Impiegato devoto, ma anche pedagogo (come giustamente sottolinea la Ferrara), egli è trascinato dal suo accanito lavoro a trasformare la discrezionalità amministrativa in giudizio critico e, in alcuni casi, addirittura in enfasi programmatica. In mezzo alle migliaia di copioni liquidati nel bene e nel male con il distacco del funzionario anonimo, emergono improvvisamente fascicoli in cui le sue note si accendono di intenzioni magistrali. Alcuni testi sono censurati non perché offendano la morale cattolica o il regime fascista, ma perché semplicemente offendono la grammatica, la poetica o la drammaturgia. Da esecutore di un mandato politico Zurlo si trasforma così in maestro di poetica o di estetica, quando non sfiora anche questioni linguistiche e stilistiche. Quasi in improvvisi deliri di onnipotenza il Censore diventa il Profeta di un nuovo teatro che non ci sarà mai, si accalora contro i cattivi scrittori e suggerisce ai mediocri la strada che dovrebbe migliorare la nostra drammaturgia, se non la nostra letteratura.
Il delirio di onnipotenza pedagogica si manifesta però a tratti, per intervalla insaniae, tenuto sotto controllo dalla rigida disciplina fascista, quella che lo fa essere pedissequo esecutore delle ignobili volontà razziste e antisemite così come zelante curatore della sessuofobia del tempo suo, nel nome della quale sostituì parole come “mutandine” con il meno sensuale “reggipetto”. Una collezione delle sue varianti di censore meriterebbe un apposito libretto tanto queste sono aberranti o divertenti. Al confronto del grottesco Censore la vicenda del censurato Roberto Bracco – cui la curatrice fa un breve e significativo riferimento – assume connotati quasi eroici.

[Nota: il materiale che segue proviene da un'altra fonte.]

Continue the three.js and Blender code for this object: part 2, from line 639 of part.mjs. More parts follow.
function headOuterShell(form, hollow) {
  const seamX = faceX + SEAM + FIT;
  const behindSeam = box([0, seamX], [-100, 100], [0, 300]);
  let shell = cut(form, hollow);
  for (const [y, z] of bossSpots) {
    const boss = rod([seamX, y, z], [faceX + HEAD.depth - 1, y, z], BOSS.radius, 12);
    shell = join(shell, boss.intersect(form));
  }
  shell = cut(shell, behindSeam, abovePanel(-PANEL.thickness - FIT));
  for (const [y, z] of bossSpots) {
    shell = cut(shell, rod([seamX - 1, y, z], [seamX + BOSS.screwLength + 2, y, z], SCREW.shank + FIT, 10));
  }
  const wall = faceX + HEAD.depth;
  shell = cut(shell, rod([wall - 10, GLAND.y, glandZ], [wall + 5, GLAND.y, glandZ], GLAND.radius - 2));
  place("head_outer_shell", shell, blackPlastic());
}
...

Avere riaperto le pagine di questo inglorioso e talvolta ridicolo capitolo della nostra storia dello spettacolo è tuttavia un merito che va al di là dei contenuti della vita e dell’opera di Zurlo (su cui sarà comunque opportuno tornare grazie ai materiali forniti da questi due tomi). La drammaturgia italiana degli anni Trenta e Quaranta, per quanto mediocre, deve essere riletta partendo di qui e mettendo in subordine le opere che ci sono state tramandate dalla stampa o dalle riprese del dopoguerra (che fecero a loro volta una selezione di contenuti e non sempre di qualità) rispetto a quelle che giacciono in questo archivio – censurate o no. Rimergeranno anche scritti minori di autori maggiori che il tempo e le cattive condizioni politiche avevano sepolto, non dotate di un valore monumentale che le potesse riabilitare nel dopoguerra, ma ricche di una loro vivificante fragilità. Andare a vedere per credere, ad esempio, alle voci Brancati Vitaliano, De Filippo Peppino, Fabrizi Aldo, Fellini Federico, Macario Erminio, Pinelli Tullio, Totò, Viviani Raffaele.